Special Projects Editor, The Guardian

Francesca Panetta is a multi-award winning sound artist and journalist. She works for the Guardian as a Special Projects Editor leading on projects which innovate in storytelling. Working with journalists and multimedia producers, developers and designers, she has commissioned and directed flagship pieces such as Firestorm, The Shirt on Your Back, the View from the Shard, The First World War: an interactive multilingual interactive documentary. In addition to her work at the Guardian, Francesca works as a sound artist specialising in binaural sound design and non-linear storytelling, usually in physical landscapes. Francesca talks around the world about digital storytelling and innovation in audio.

Lina Srivastava

Founder, CIEL

Lina Srivastava is a strategist who works in narrative design, social innovation, and storytelling for human rights and international development.

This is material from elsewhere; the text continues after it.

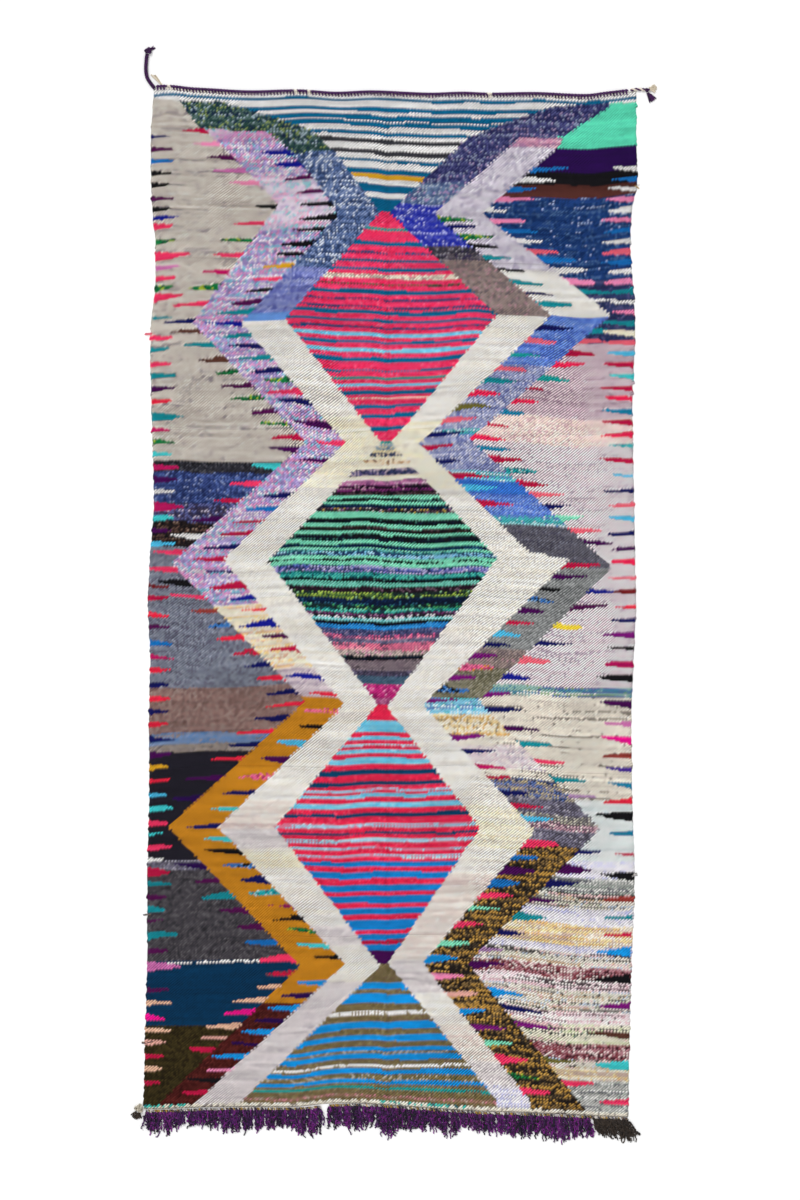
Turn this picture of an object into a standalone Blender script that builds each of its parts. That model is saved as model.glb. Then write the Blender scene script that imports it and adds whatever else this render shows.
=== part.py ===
# Flat-woven rag rug, lying flat, with a twined heading, corner ties and a yarn fringe.
# Metres, +Z up. +Y runs up the rug towards the heading, +X to the weaver's right.
# Each piece is laid out from the rug's own top left corner: "across" runs right, "down" runs
# towards the fringe. At the end the whole rug is moved so that its box stands on the origin.

import math
import random

import bmesh
import bpy
from mathutils import Matrix, Vector

MM = 0.001

# Driving sizes
RUG_WIDTH = 1.450
RUG_LENGTH = 3.036
CLOTH_THICKNESS = 5.0 * MM
CLOTH_LUMP = 0.5 * MM
LUMP_ACROSS, LUMP_DOWN, LUMP_SLANT = 0.70, 1.10, 2.70
CREASE_HEIGHT = 1.2 * MM
CREASE_WIDTH = 30 * MM
CREASE_ACROSS = 0.715
CREASE_WAVE = 1.46
CELLS_ACROSS = 26
CELLS_DOWN = 54

SEAT_GAP = 0.3 * MM

HEADING_DIAMETER = 6.5 * MM
HEADING_STEP = 9 * MM
HEADING_START, HEADING_END = 21.2 * MM, 1441 * MM

STRIP_WIDTH = 9 * MM
STRIP_HEIGHT = 5.6 * MM
LOCK_PITCH = 6.9 * MM
LOCK_WIDTH = 5.0 * MM
LOCK_HEIGHT = 4.2 * MM
LOCK_RINGS = 3
LOCK_TIP_SHARE = 0.55
LOCK_WANDER = 0.7 * MM
LOCK_LENGTH_JITTER = 7 * MM
LOCK_GAP_START, LOCK_GAP_END = 0.515, 0.537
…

She is the founder CIEL, a social innovation strategy group in New York City. Lina has worked with social impact organizations around the world including UNESCO, the World Bank Institute, AARP, UNICEF, the Rockefeller Foundation, Apne Aap, Shine Global, and Donor Direct Action. The creator of the “transmedia activism” framework, Lina has worked with impact campaigns for several documentaries, including Oscar-winning Born into Brothels, Emmy-nominated The Devil Came on Horseback, Oscar-winning Inocente, and Sundance Film Festival and Social Impact Media Award-winning Who Is Dayani Cristal? She has produced Priya’s Shakti, an augmented-reality comic book concerning gender-based violence in India, is the interactive producer for the forthcoming Traveling While Black, and works with Lakou Mizik, a music project in Haiti. A former attorney and nonprofit executive director, Lina is on faculty in the Masters of Fine Arts Program in Design and Social Innovation at the School of Visual Arts.